Those who remember Opera for its freeware browser may be saddened to note its ever-increasing dependency on fintech revenues, judging from financial figures it shared last night.
Opera's full-year sales jumped 94 per cent from $172m in 2018 to $335m in 2019, we're told, with the stand-out being its online money-lending service, which rose from $1.7m in the fourth quarter of 2018 to $71.9m in the fourth quarter of 2019 – that's more than half of total Q4 sales. Sales for the final quarter of 2019 thus increased 158 per cent to $129.6m from the year-ago period.
Search revenue, meanwhile, comprised $22.6m in the fourth quarter, up seven per cent on the year-ago period thanks to "browser growth." When Opera went public in 2018, Google and Yandex search deals accounted for more than half of its revenues.

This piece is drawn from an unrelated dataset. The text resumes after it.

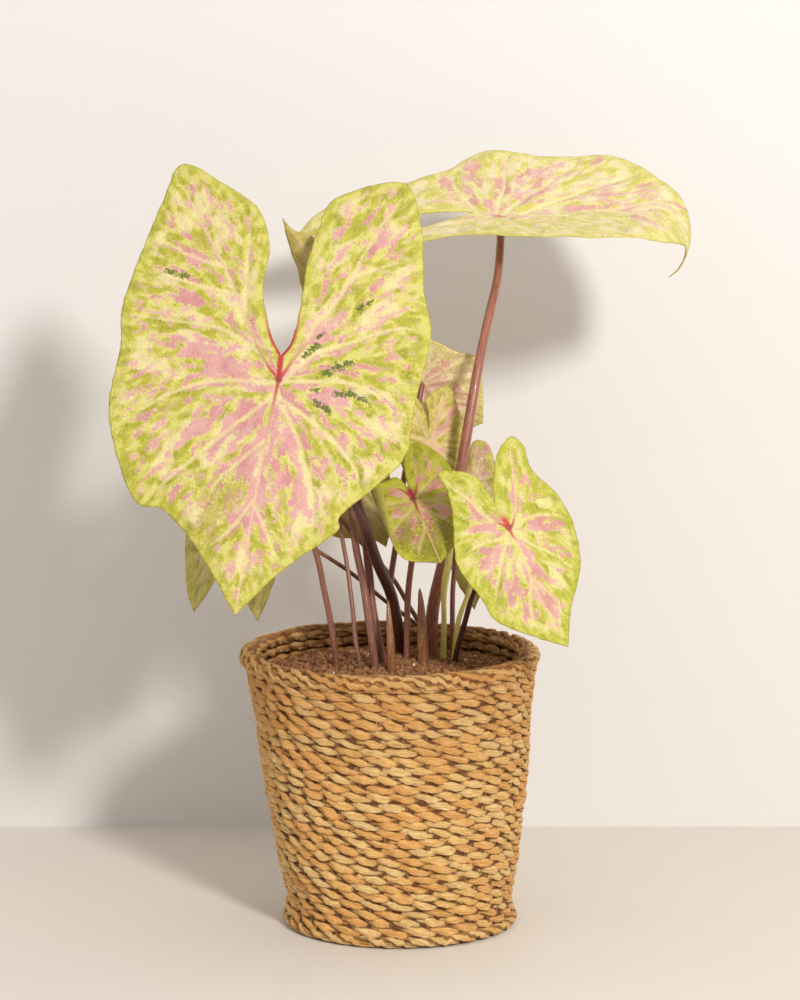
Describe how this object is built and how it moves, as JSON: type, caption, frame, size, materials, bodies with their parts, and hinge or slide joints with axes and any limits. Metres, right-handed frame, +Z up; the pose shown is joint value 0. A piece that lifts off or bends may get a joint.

The steep increase in sales came at a high cost as full-year operating profits took a dive from $45.3m in 2018 to $20.7m in 2019. Even comparing quarters, things looked glum: Opera managed to turn in a $13.2m operating profit in the fourth quarter of 2018. The fourth quarter of 2019 managed only $12.7m profit despite those soaraway revenues.
Net income, on the other hand, for the year stood at $57.9m, up 64 per cent, thanks to $34m from its investments in other organizations: Africa's OPay and social media upstart StarMaker. Without that injection, Opera would have finished 2019 with about the same amount of overall profit as 2018.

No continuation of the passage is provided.